There’s been a cost to that.
Home prices and even rents have become out of reach for many. Evictions and homelessness have swelled. And, like in the crash at the end of the last century, the people who were caught out when the music stopped are paying the price.
Current home prices have not dropped enough to get back to a more affordable level. But they have slid, as they did in the late ’80s and early ’90s, just enough to hurt first-time homebuyers, Whitzman said.
“It’s the worst of all possible worlds.”
Both what’s unfolding today and in the late ’80s crash centred around condos.
Investors, often middle-class people who thought they’d found an unbeatable opportunity, are particularly hard hit.
As for the question everyone has been asking, no one knows what’s going to happen next. If this is the bottom, or if prices will plunge further.

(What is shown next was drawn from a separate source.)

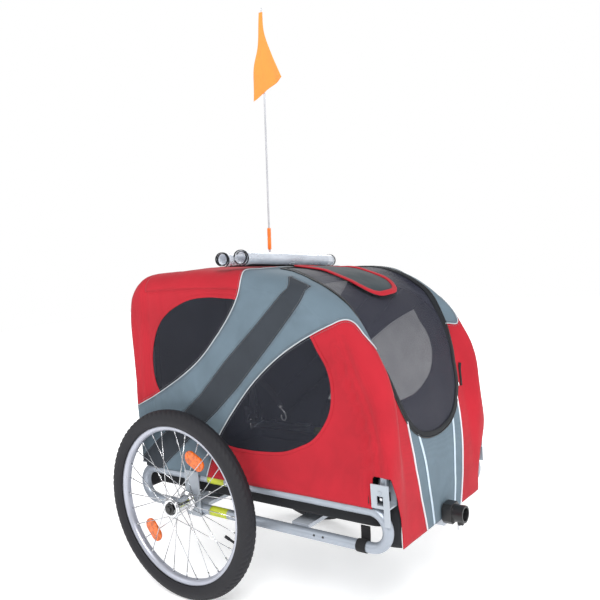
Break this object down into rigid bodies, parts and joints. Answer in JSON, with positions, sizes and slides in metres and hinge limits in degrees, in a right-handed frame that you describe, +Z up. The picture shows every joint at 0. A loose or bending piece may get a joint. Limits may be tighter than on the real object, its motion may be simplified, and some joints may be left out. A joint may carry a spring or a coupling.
{
  "type": "pet bicycle trailer",
  "caption": "Two-wheel bicycle trailer with a folding hooped fabric cabin, mesh windows and door, quick-release spoked wheels, hitch receiver and safety flag.",
  "frame": {"origin": "middle of the ground footprint, on the ground plane: halfway between the rearmost point of the tyres and the front face of the hitch receiver, on the centre plane", "axes": "+X forwards towards the bicycle, +Y to the trailer's left, +Z up; the wheel axle lies at x = -0.205 m, z = 0.25 m"},
  "size_m": [0.91, 0.671, 1.6288],
  "materials": {
    "aluminium": "satin",
    "black_plastic": "matt",
    "black_fabric": "woven",
    "mesh_fabric": "fine mesh",
    "red_fabric": "woven",
    "grey_fabric": "woven",
    "tyre_rubber": "matt",
    "steel": "polished",
    "orange_plastic": "gloss",
    "orange_fabric": "thin woven",
    "white_plastic": "gloss",
    "clear_sheet": "clear film"
  },
  "bodies": {
    "frame": {"side_loop_right": "aluminium", "side_loop_left": "aluminium", "axle_bracket_right": "aluminium", "axle_bracket_left": "aluminium", "front_cross_bar": "aluminium", "axle_cross_bar": "aluminium", "drawbar": "aluminium", "floor_tray": "black_fabric", "floor_board": "black_plastic", "hitch_receiver": "black_plastic", "front_hoop_bracket_right": "aluminium", "front_hoop_bracket_left": "aluminium", "rear_hoop_bracket_right": "aluminium", "rear_hoop_bracket_left": "aluminium", "flag_socket": "black_plastic", "rear_panel": "red_fabric", "front_panel": "grey_fabric", "side_panel_right": "red_fabric", "side_panel_left": "red_fabric", "front_window_right": "mesh_fabric", "front_window_left": "mesh_fabric", "rear_window_right": "mesh_fabric", "rear_window_left": "mesh_fabric"},
    "roof": {"roof_panel": "red_fabric", "front_rain_roll": "clear_sheet", "rear_rain_roll": "clear_sheet"},
    "front_hoop": {"front_hoop": "aluminium"},
    "rear_hoop": {"rear_hoop": "aluminium"},
    "front_door": {"front_door": "mesh_fabric"},
    "roof_flap": {"roof_flap": "black_fabric"},
    "rear_door": {"rear_door": "black_fabric"},
    "zip_pull": {"zip_pull": "steel"},
    "hitch_pin": {"hitch_pin": "steel"},
    "flag": {"flag_pole": "white_plastic", "flag_ferrule": "orange_plastic", "flag_pennant": "orange_fabric"},
    "front_button_right": {"front_snap_button_right": "steel"},
    "rear_button_right": {"rear_snap_button_right": "steel"},
    "axle_right": {"axle_right": "steel"},
    "release_button_right": {"release_button_right": "black_plastic"},
    "wheel_right": {"tyre_right": "tyre_rubber", "inner_tube_right": "tyre_rubber", "rim_right": "aluminium", "hub_right": "steel", "outer_spokes_right": "steel", "inner_spokes_right": "steel", "upper_reflector_right": "orange_plastic", "lower_reflector_right": "orange_plastic"},
    "front_button_left": {"front_snap_button_left": "steel"},
    "rear_button_left": {"rear_snap_button_left": "steel"},
    "axle_left": {"axle_left": "steel"},
    "release_button_left": {"release_button_left": "black_plastic"},
    "wheel_left": {"tyre_left": "tyre_rubber", "inner_tube_left": "tyre_rubber", "rim_left": "aluminium", "hub_left": "steel", "outer_spokes_left": "steel", "inner_spokes_left": "steel", "upper_reflector_left": "orange_plastic", "lower_reflector_left": "orange_plastic"}
  },
  "joints": [
    {"name": "hoop_fold", "type": "hinge", "parent": "frame", "child": "front_hoop", "pos_m": [0.375, 0, 0.36], "axis": [0, -1, 0], "range_deg": [0, 59], "deforming": ["rear_panel", "roof_panel", "front_panel", "side_panel_right", "side_panel_left", "front_window_right", "front_window_left", "rear_window_right", "rear_window_left", "front_door", "rear_door", "roof_flap", "front_rain_roll", "rear_rain_roll", "zip_pull"]},
    {"name": "rear_hoop_fold", "type": "hinge", "parent": "frame", "child": "rear_hoop", "pos_m": [-0.373, 0, 0.36], "axis": [0, 1, 0], "range_deg": [0, 68]},
    {"name": "roof_drop", "type": "slide", "parent": "frame", "child": "roof", "axis": [0, 0, -1], "range_m": [0, 0.301]},
    {"name": "front_door_lift", "type": "hinge", "parent": "roof", "child": "front_door", "pos_m": [0.047, 0, 0.845], "axis": [0, -1, 0], "range_deg": [0, 70]},
    {"name": "roof_flap_lift", "type": "hinge", "parent": "front_door", "child": "roof_flap", "pos_m": [0.053, 0, 0.847], "axis": [0, -1, 0], "range_deg": [0, 55]},
    {"name": "rear_door_drop", "type": "hinge", "parent": "frame", "child": "rear_door", "pos_m": [-0.397, 0, 0.331], "axis": [0, -1, 0], "range_deg": [0, 130]},
    {"name": "zip_pull_flip", "type": "hinge", "parent": "frame", "child": "zip_pull", "pos_m": [-0.39865, 0.158, 0.331], "axis": [0, 1, 0], "range_deg": [0, 90]},
    {"name": "hitch_pin_pull", "type": "slide", "parent": "frame", "child": "hitch_pin", "axis": [0, 0, -1], "range_m": [0, 0.012], "stiffness_N_per_m": 400, "springref_m": -0.005},
    {"name": "flag_lift", "type": "slide", "parent": "frame", "child": "flag", "axis": [0.0475, 0, 0.9989], "range_m": [0, 0.12]},
    {"name": "front_button_push_right", "type": "slide", "parent": "front_hoop", "child": "front_button_right", "axis": [0, 1, 0], "range_m": [0, 0.0035], "stiffness_N_per_m": 300, "springref_m": -0.002},
    {"name": "rear_button_push_right", "type": "slide", "parent": "rear_hoop", "child": "rear_button_right", "axis": [0, 1, 0], "range_m": [0, 0.0035], "stiffness_N_per_m": 300, "springref_m": -0.002},
    {"name": "axle_pull_right", "type": "slide", "parent": "frame", "child": "axle_right", "axis": [0, -1, 0], "range_m": [0, 0.1]},
    {"name": "wheel_spin_right", "type": "hinge", "parent": "axle_right", "child": "wheel_right", "pos_m": [-0.205, -0.294, 0.25], "axis": [0, 1, 0], "continuous": true},
    {"name": "release_button_push_right", "type": "slide", "parent": "axle_right", "child": "release_button_right", "axis": [0, 1, 0], "range_m": [0, 0.0025], "stiffness_N_per_m": 300, "springref_m": -0.002},
    {"name": "front_button_push_left", "type": "slide", "parent": "front_hoop", "child": "front_button_left", "axis": [0, -1, 0], "range_m": [0, 0.0035], "stiffness_N_per_m": 300, "springref_m": -0.002},
    {"name": "rear_button_push_left", "type": "slide", "parent": "rear_hoop", "child": "rear_button_left", "axis": [0, -1, 0], "range_m": [0, 0.0035], "stiffness_N_per_m": 300, "springref_m": -0.002},
    {"name": "axle_pull_left", "type": "slide", "parent": "frame", "child": "axle_left", "axis": [0, 1, 0], "range_m": [0, 0.1]},
    {"name": "wheel_spin_left", "type": "hinge", "parent": "axle_left", "child": "wheel_left", "pos_m": [-0.205, 0.294, 0.25], "axis": [0, 1, 0], "continuous": true},
    {"name": "release_button_push_left", "type": "slide", "parent": "axle_left", "child": "release_button_left", "axis": [0, -1, 0], "range_m": [0, 0.0025], "stiffness_N_per_m": 300, "springref_m": -0.002}
  ],
  "couplings": [
    {"joint": "rear_hoop_fold", "follows": "hoop_fold", "ratio": 1.1525},
    {"joint": "roof_drop", "follows": "hoop_fold", "m_per_rad": 0.29201}
  ]
}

Laberge said CMHC forecasts about a 4 per cent price drop in Toronto-area home prices by end of the year, and a recovery starting around the second quarter of 2026.
Scaled to population, sales are already “plumbing the depths of what we saw in the early ’90s downturn,” added Sondhi.
“It’s hard to fall off the floor.”
But, just like in 1989, the changing whims of investors, who’ve turned off the condo market for now, does show how quickly “animal spirits” — a term to describe the emotional and psychological whims of economic decisions — can shift, he added.
Fudge’s perspective, for one, has been shaped by his early career.
“There’s a whole bunch of realtors that think the market is going to come back any day now,” he said. “I just don’t think that’s the case myself.”